Despite these real dilemmas, almost all liberal democracies across the world criminalise hate speech because its harms outweigh the free speech argument. The only exception is the United States of America, where free speech is protected by the First Amendment. Yet, it must be remembered that Twitter, headquartered in the US, had to take the stunning and unprecedented decision to ban from its platform the most powerful person in the world, the sitting US President Donald Trump, highlighting the perils of unbridled hate speech, especially by those occupying the highest constitutional positions, under the umbrella of free speech.
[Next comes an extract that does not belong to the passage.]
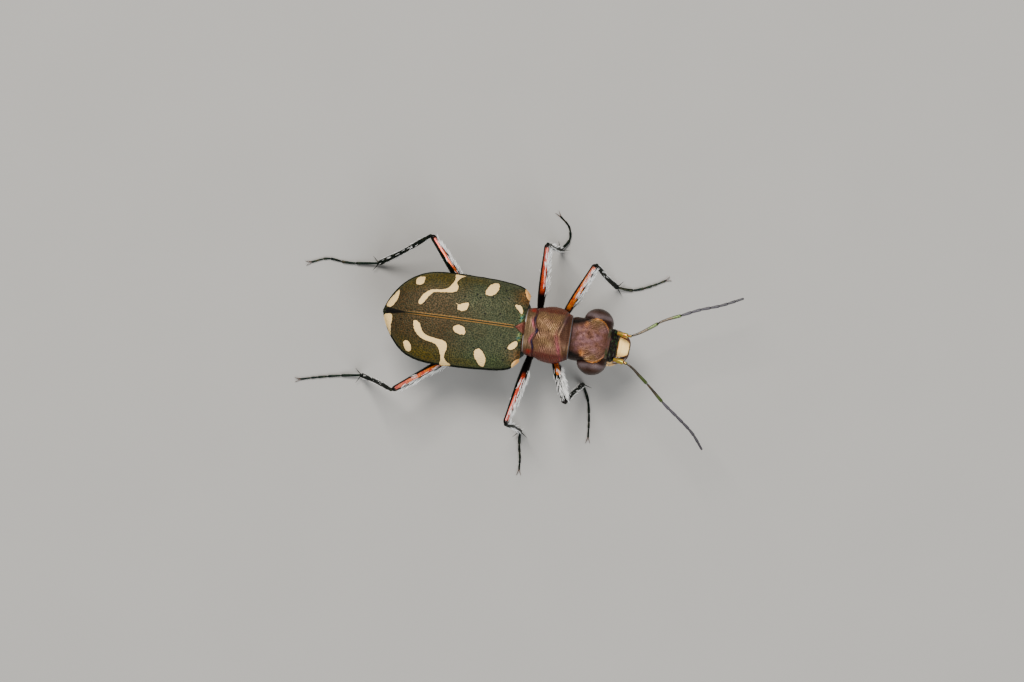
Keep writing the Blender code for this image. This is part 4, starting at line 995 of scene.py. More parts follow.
def build_wing_case(side, sign, sizes, material):
    """One wing case: the vault with its relief, a thin wall, an inner surface and closed ends. Its base
    dips, and the outer half of the base rises, which rounds the shoulder's lower corner. The base's edge
    then moves forward by base * exp((x - WING_BASE_X) / 0.8), and the case is sheared forward on the left
    and back on the right by WING_LEAN of its distance from the seam."""
    columns = WING_COLUMNS
    grid, share = wing_vault(sizes.wing_rows, columns, WING_SEAM_GAP)
    flat_x, flat_y = grid[..., 0], grid[..., 1]
    rim = np.linalg.norm(grid - grid[:, -1:], axis=-1)
    half = wing_half_width(flat_x[:, :1])
    lean = np.gradient(half[:, 0], flat_x[:, 0])[:, None]
    from_edge = (half - flat_y) / np.sqrt(1.0 + lean ** 2)
    ends = np.minimum(rim, (flat_x - WING_APEX_X) * 0.8)
    height, pit, dot, tone = wing_relief(flat_x, flat_y, ends, sizes, SEED + (5 if sign < 0.0 else 0))
    normals = grid_normals(grid, False)
    normals *= np.sign(normals[:, columns // 2:columns // 2 + 1, 2:3])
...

That is why hate speech cannot be simply tolerated as harmless, and legal bans on hate speech become an inevitability. Besides, there is the question of power relations. What does free speech mean when hate speech dominates public discourse? And when it is amplified, like in the Indian case, by an army of social media users tied to the ruling dispensation, with unmatchable monetary resources, and when social media behemoths like Facebook, as whistleblowers show, become active accomplices in the spread of majoritarian hate and fake information in India, with grievous consequences?

Thus, legal bans offer the only protection, even with the pitfalls noted. The Law Commission, in its 267th Report, makes a welcome recommendation to create new sections in the IPC to specifically criminalise hate speech instead of relying on existing laws. But the legal and judicial methods to deal with hate speech, while extremely critical, are simply not enough.

Unless there is sensitisation and education on hate speech, and a larger political and cultural mobilisation against hate speech, it is going to continue to wreak havoc. Of course, this is easier to call for than bring to reality. But the first steps in countering the normalisation of hate speech would be to bring the discussion around hate speech to the centre stage in public discourse.